Data to process:
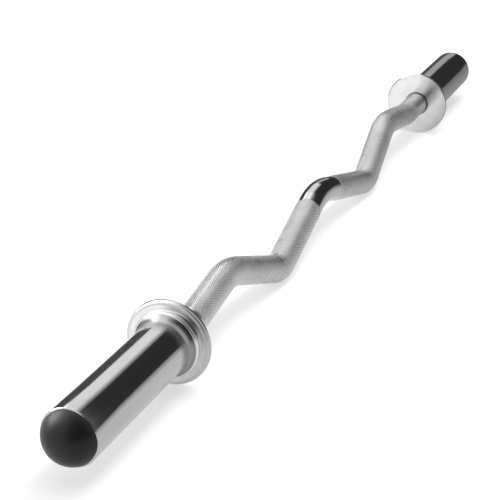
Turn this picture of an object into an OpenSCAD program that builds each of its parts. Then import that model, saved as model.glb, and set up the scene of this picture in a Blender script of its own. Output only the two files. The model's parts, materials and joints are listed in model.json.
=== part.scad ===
// Olympic EZ curl bar: a bent steel shaft with two free-turning plate sleeves.
// Millimetres, X along the bar, Z up. The origin is the middle of the bar, on the sleeve axis.
// The bar lies as it does on a floor: on its two collars and its two low bends.

/* [Shaft] */
// Diameter of the round steel shaft
shaft_diameter = 28; // [25:0.5:32]
// Distance between the inner faces of the two collars
grip_span = 770; // [720:5:860]
// Distance from the middle of the bar to each bend beside a collar, as for all bends to the corner
end_bend_at = 333; // [325:1:345]
// Distance from the middle of the bar to each high bend
high_bend_at = 250; // [240:1:260]
// Distance from the middle of the bar to each low bend
low_bend_at = 142; // [135:1:150]
// Height of the two high bends above the sleeve axis
high_bend_rise = 11.5; // [5:0.5:20]
// Depth of the two low bends under the sleeve axis
low_bend_depth = 27.8; // [26:0.1:34]
// Height of the middle bend above the sleeve axis
middle_bend_rise = 7; // [2:0.5:14]
// Centre-line radius of the bends beside the collars
end_bend_radius = 45; // [35:1:60]
// Centre-line radius of the high bends
high_bend_radius = 85; // [60:1:95]
// Centre-line radius of the low bends
low_bend_radius = 45; // [38:1:60]
// Centre-line radius of the middle bend
middle_bend_radius = 105; // [80:1:130]

/* [Shaft ends] */
// Diameter of the turned journal inside each sleeve
journal_diameter = 25; // [22:0.5:26]
// Length of shaft left outside each retaining ring
journal_tail = 5; // [3:0.5:8]
// Chamfer on the end of each journal
journal_chamfer = 1.2; // [0.5:0.1:2]
// Diameter of the turning centre in each shaft end
centre_drill_diameter = 6; // [4:0.5:8]
// Depth of the turning centre
centre_drill_depth = 5; // [3:0.5:8]

/* [Sleeve] */
// Outside diameter of the plate sleeve
sleeve_diameter = 50; // [48:0.1:51]
// Length of the sleeve from the collar to its rim
sleeve_length = 175; // [150:1:200]
// Diameter of the bore that holds the bushings
bushing_bore = 36; // [34:0.5:38]
// Diameter of the counterbore that takes the washers, the retaining ring and the cap
cap_bore = 38; // [36:0.5:40]
// Chamfer round the sleeve's rim
rim_chamfer = 0.7; // [0.3:0.1:2]
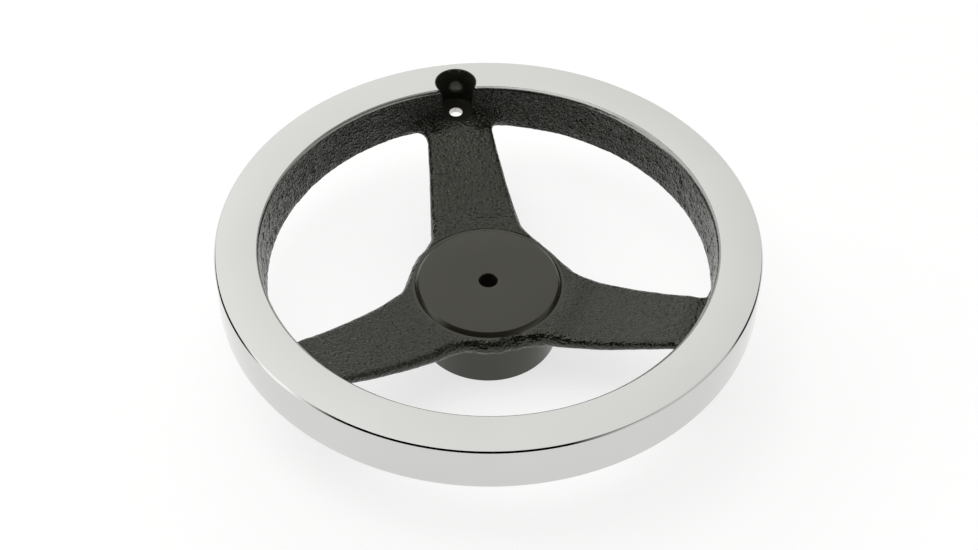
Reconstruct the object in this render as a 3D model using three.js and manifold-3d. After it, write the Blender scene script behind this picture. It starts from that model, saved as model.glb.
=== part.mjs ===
// Dished three-spoke handwheel, 250 mm across: a chromed rim on a rough-cast frame, with a turned hub and a
// milled seat for a screwed-on crank handle.
// Millimetres. +Z runs up the wheel's axis, the origin is the centre of the hub's underside, and the spoke
// that carries the handle seat points along +Y.

import * as THREE from 'three';
import { mergeVertices } from 'three/addons/utils/BufferGeometryUtils.js';
import Module from 'manifold-3d';

const wasm = await Module();
wasm.setup();

// Clearance left wherever two pieces meet.
const GAP = 0.3;

// Rim: the machined outer ring, with a thin lip that covers the cast inner rim.
const RIM_RADIUS = 125;
const RIM_TOP_Z = 63.1;
const RIM_BOTTOM_Z = 39.9;
const RIM_OUTER_DRAFT = 0.3;
const RIM_EDGE_BREAK = 0.8;
const LIP_RADIUS = 106;
const LIP_BEVEL = 1.5;

// Inner rim: the cast band that backs the outer ring and receives the spokes.
const BAND_OUTER_RADIUS = 108.5;
const BAND_TOP_RADIUS = 104.4;
const BAND_BOTTOM_RADIUS = 103.2;
const BAND_BOTTOM_Z = 39.4;
const BAND_EDGE_BREAK = 0.8;

// Hub: a turned core that stands proud of the cast eye on both sides. A bevelled collar tops it, above the
// eye's spot-faced shoulder.
const CORE_RADIUS = 32.8;
const CORE_HEIGHT = 33.6;
const CORE_EDGE_BREAK = 0.3;
const COLLAR_RADIUS = 34.65;
const COLLAR_EDGE_Z = 32.2;
const PILOT_BORE_RADIUS = 4.4;
const SHOULDER_RADIUS = 36.25;
const SHOULDER_Z = 31.8;

// Spokes: flat bars with full-round edges, tapering towards the rim and curving up to it.
const SPOKE_COUNT = 3;
const SPOKE_ROOT_RADIUS = 37.5;
const SPOKE_ROOT_Z = 27;
const SPOKE_ROOT_SLOPE = 0.148;
const SPOKE_CURVATURE = 0.0045;
const SPOKE_ROOT_HALF_WIDTH = 22.1;
const SPOKE_TAPER = 0.122;
const SPOKE_TAPER_EASE = 0.00028;
const SPOKE_ROOT_THICKNESS = 7.5;
const SPOKE_TIP_THICKNESS = 5.3;
const SPOKE_TIP_RADIUS = 97;
const SPOKE_TIP_TOP_Z = 45.6;
const SPOKE_TIP_BLEND = 1.5;
const RIM_FILLET_START = 95.5;
const RIM_FILLET_RADIUS = 7;
const EYE_FILLET_START = 36.4;
const EYE_FILLET_END = 30.3;
const EYE_FILLET_RADIUS = 8;

// The cast eye: thicker than the spokes by a pad on top, which fades out along them.
const EYE_BOTTOM_Z = 22.8;
const EYE_RADIUS = 38.7;
const PAD_THICKNESS = 1.9;
const PAD_RADIUS = 38;
const PAD_END_RADIUS = 50;

// The two radii where a spoke bar starts and ends.
const BAR_START_RADIUS = 43;
const BAR_END_RADIUS = 93;

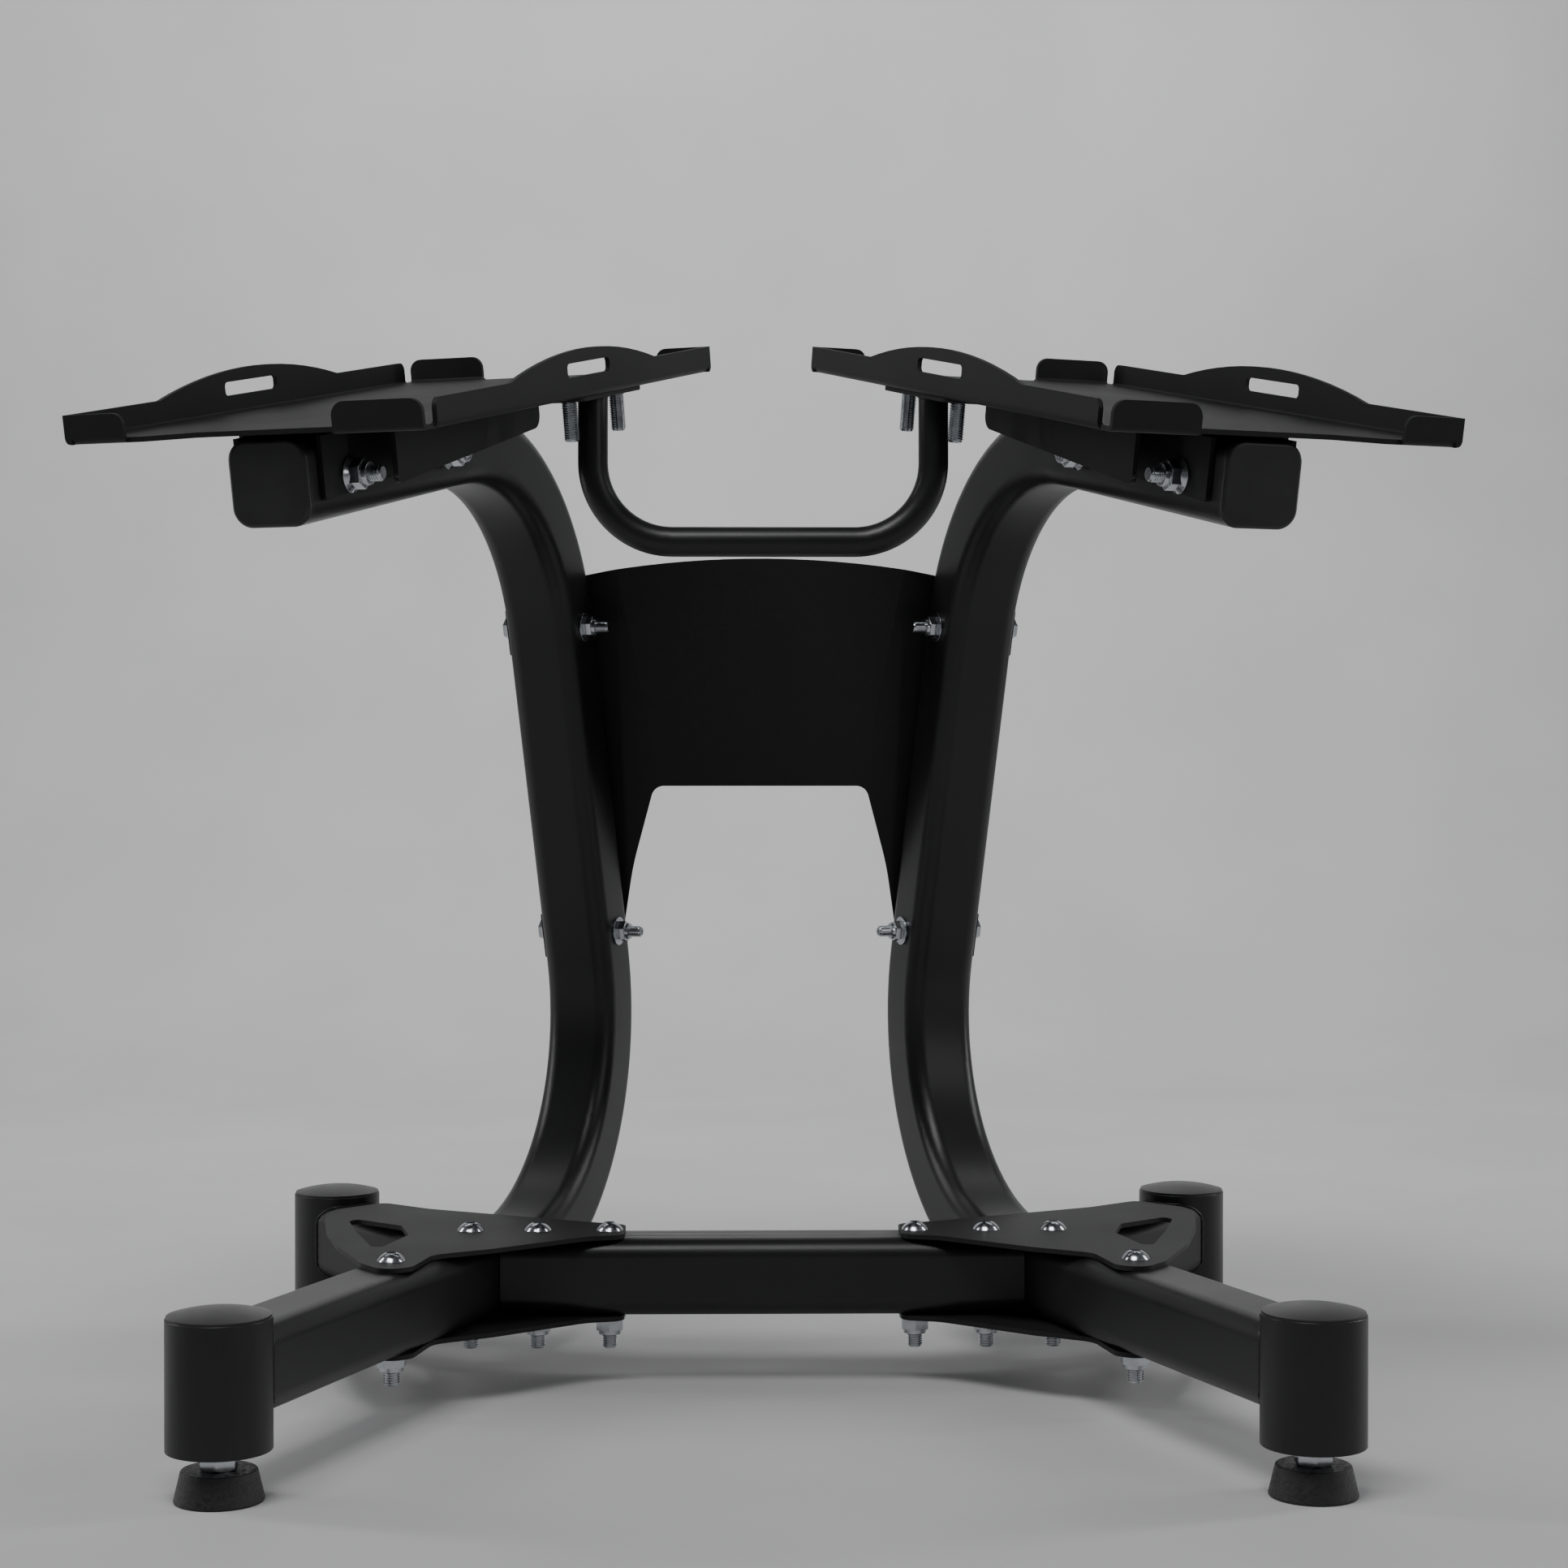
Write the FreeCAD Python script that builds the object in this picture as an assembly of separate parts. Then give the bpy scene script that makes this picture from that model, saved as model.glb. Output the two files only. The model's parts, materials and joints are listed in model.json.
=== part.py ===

Your goal: What do the records say? Quote them all exactly.

Result for this task:
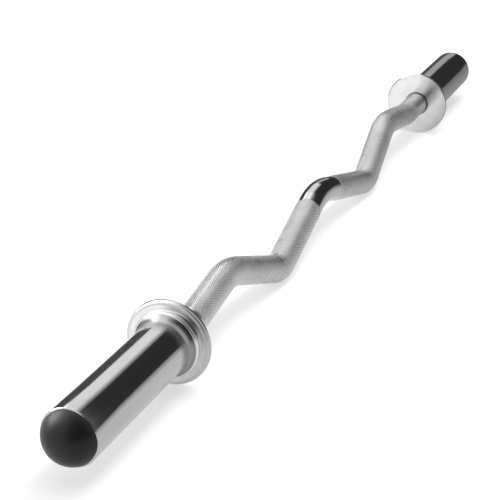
Turn this picture of an object into an OpenSCAD program that builds each of its parts. Then import that model, saved as model.glb, and set up the scene of this picture in a Blender script of its own. Output only the two files. The model's parts, materials and joints are listed in model.json.
=== part.scad ===
// Olympic EZ curl bar: a bent steel shaft with two free-turning plate sleeves.
// Millimetres, X along the bar, Z up. The origin is the middle of the bar, on the sleeve axis.
// The bar lies as it does on a floor: on its two collars and its two low bends.

/* [Shaft] */
// Diameter of the round steel shaft
shaft_diameter = 28; // [25:0.5:32]
// Distance between the inner faces of the two collars
grip_span = 770; // [720:5:860]
// Distance from the middle of the bar to each bend beside a collar, as for all bends to the corner
end_bend_at = 333; // [325:1:345]
// Distance from the middle of the bar to each high bend
high_bend_at = 250; // [240:1:260]
// Distance from the middle of the bar to each low bend
low_bend_at = 142; // [135:1:150]
// Height of the two high bends above the sleeve axis
high_bend_rise = 11.5; // [5:0.5:20]
// Depth of the two low bends under the sleeve axis
low_bend_depth = 27.8; // [26:0.1:34]
// Height of the middle bend above the sleeve axis
middle_bend_rise = 7; // [2:0.5:14]
// Centre-line radius of the bends beside the collars
end_bend_radius = 45; // [35:1:60]
// Centre-line radius of the high bends
high_bend_radius = 85; // [60:1:95]
// Centre-line radius of the low bends
low_bend_radius = 45; // [38:1:60]
// Centre-line radius of the middle bend
middle_bend_radius = 105; // [80:1:130]

/* [Shaft ends] */
// Diameter of the turned journal inside each sleeve
journal_diameter = 25; // [22:0.5:26]
// Length of shaft left outside each retaining ring
journal_tail = 5; // [3:0.5:8]
// Chamfer on the end of each journal
journal_chamfer = 1.2; // [0.5:0.1:2]
// Diameter of the turning centre in each shaft end
centre_drill_diameter = 6; // [4:0.5:8]
// Depth of the turning centre
centre_drill_depth = 5; // [3:0.5:8]

/* [Sleeve] */
// Outside diameter of the plate sleeve
sleeve_diameter = 50; // [48:0.1:51]
// Length of the sleeve from the collar to its rim
sleeve_length = 175; // [150:1:200]
// Diameter of the bore that holds the bushings
bushing_bore = 36; // [34:0.5:38]
// Diameter of the counterbore that takes the washers, the retaining ring and the cap
cap_bore = 38; // [36:0.5:40]
// Chamfer round the sleeve's rim
rim_chamfer = 0.7; // [0.3:0.1:2]
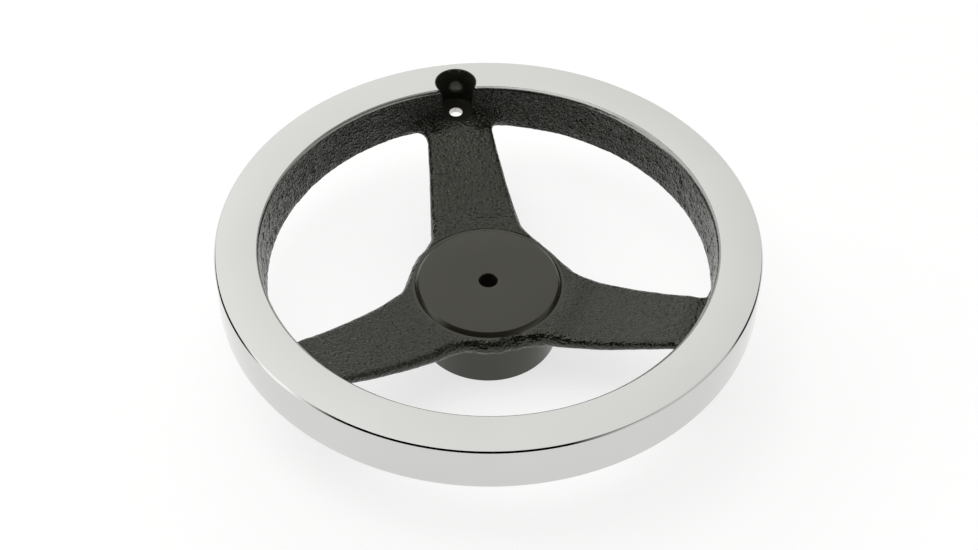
Reconstruct the object in this render as a 3D model using three.js and manifold-3d. After it, write the Blender scene script behind this picture. It starts from that model, saved as model.glb.
=== part.mjs ===
// Dished three-spoke handwheel, 250 mm across: a chromed rim on a rough-cast frame, with a turned hub and a
// milled seat for a screwed-on crank handle.
// Millimetres. +Z runs up the wheel's axis, the origin is the centre of the hub's underside, and the spoke
// that carries the handle seat points along +Y.

import * as THREE from 'three';
import { mergeVertices } from 'three/addons/utils/BufferGeometryUtils.js';
import Module from 'manifold-3d';

const wasm = await Module();
wasm.setup();

// Clearance left wherever two pieces meet.
const GAP = 0.3;

// Rim: the machined outer ring, with a thin lip that covers the cast inner rim.
const RIM_RADIUS = 125;
const RIM_TOP_Z = 63.1;
const RIM_BOTTOM_Z = 39.9;
const RIM_OUTER_DRAFT = 0.3;
const RIM_EDGE_BREAK = 0.8;
const LIP_RADIUS = 106;
const LIP_BEVEL = 1.5;

// Inner rim: the cast band that backs the outer ring and receives the spokes.
const BAND_OUTER_RADIUS = 108.5;
const BAND_TOP_RADIUS = 104.4;
const BAND_BOTTOM_RADIUS = 103.2;
const BAND_BOTTOM_Z = 39.4;
const BAND_EDGE_BREAK = 0.8;

// Hub: a turned core that stands proud of the cast eye on both sides. A bevelled collar tops it, above the
// eye's spot-faced shoulder.
const CORE_RADIUS = 32.8;
const CORE_HEIGHT = 33.6;
const CORE_EDGE_BREAK = 0.3;
const COLLAR_RADIUS = 34.65;
const COLLAR_EDGE_Z = 32.2;
const PILOT_BORE_RADIUS = 4.4;
const SHOULDER_RADIUS = 36.25;
const SHOULDER_Z = 31.8;

// Spokes: flat bars with full-round edges, tapering towards the rim and curving up to it.
const SPOKE_COUNT = 3;
const SPOKE_ROOT_RADIUS = 37.5;
const SPOKE_ROOT_Z = 27;
const SPOKE_ROOT_SLOPE = 0.148;
const SPOKE_CURVATURE = 0.0045;
const SPOKE_ROOT_HALF_WIDTH = 22.1;
const SPOKE_TAPER = 0.122;
const SPOKE_TAPER_EASE = 0.00028;
const SPOKE_ROOT_THICKNESS = 7.5;
const SPOKE_TIP_THICKNESS = 5.3;
const SPOKE_TIP_RADIUS = 97;
const SPOKE_TIP_TOP_Z = 45.6;
const SPOKE_TIP_BLEND = 1.5;
const RIM_FILLET_START = 95.5;
const RIM_FILLET_RADIUS = 7;
const EYE_FILLET_START = 36.4;
const EYE_FILLET_END = 30.3;
const EYE_FILLET_RADIUS = 8;

// The cast eye: thicker than the spokes by a pad on top, which fades out along them.
const EYE_BOTTOM_Z = 22.8;
const EYE_RADIUS = 38.7;
const PAD_THICKNESS = 1.9;
const PAD_RADIUS = 38;
const PAD_END_RADIUS = 50;

// The two radii where a spoke bar starts and ends.
const BAR_START_RADIUS = 43;
const BAR_END_RADIUS = 93;

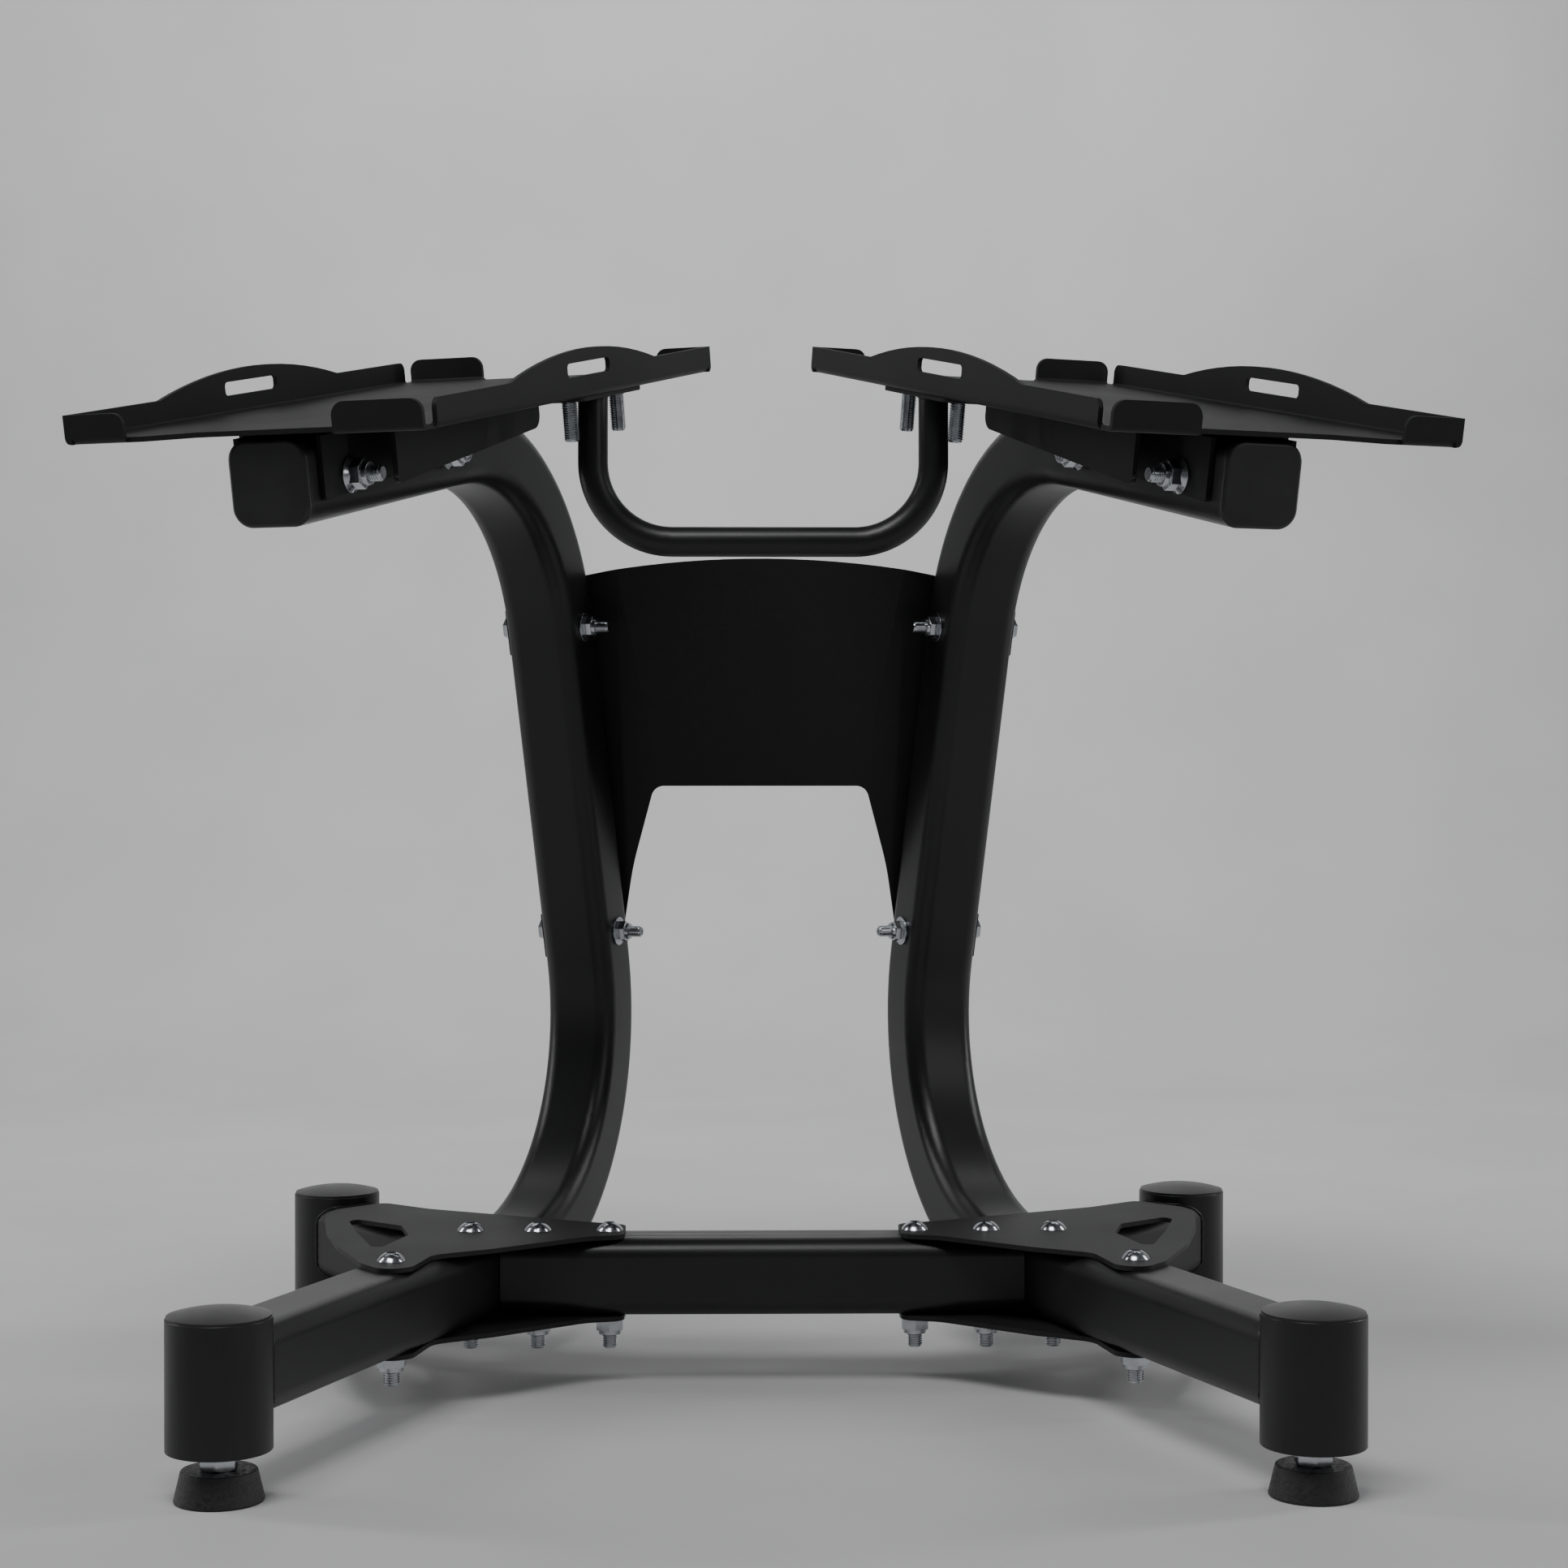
Write the FreeCAD Python script that builds the object in this picture as an assembly of separate parts. Then give the bpy scene script that makes this picture from that model, saved as model.glb. Output the two files only. The model's parts, materials and joints are listed in model.json.
=== part.py ===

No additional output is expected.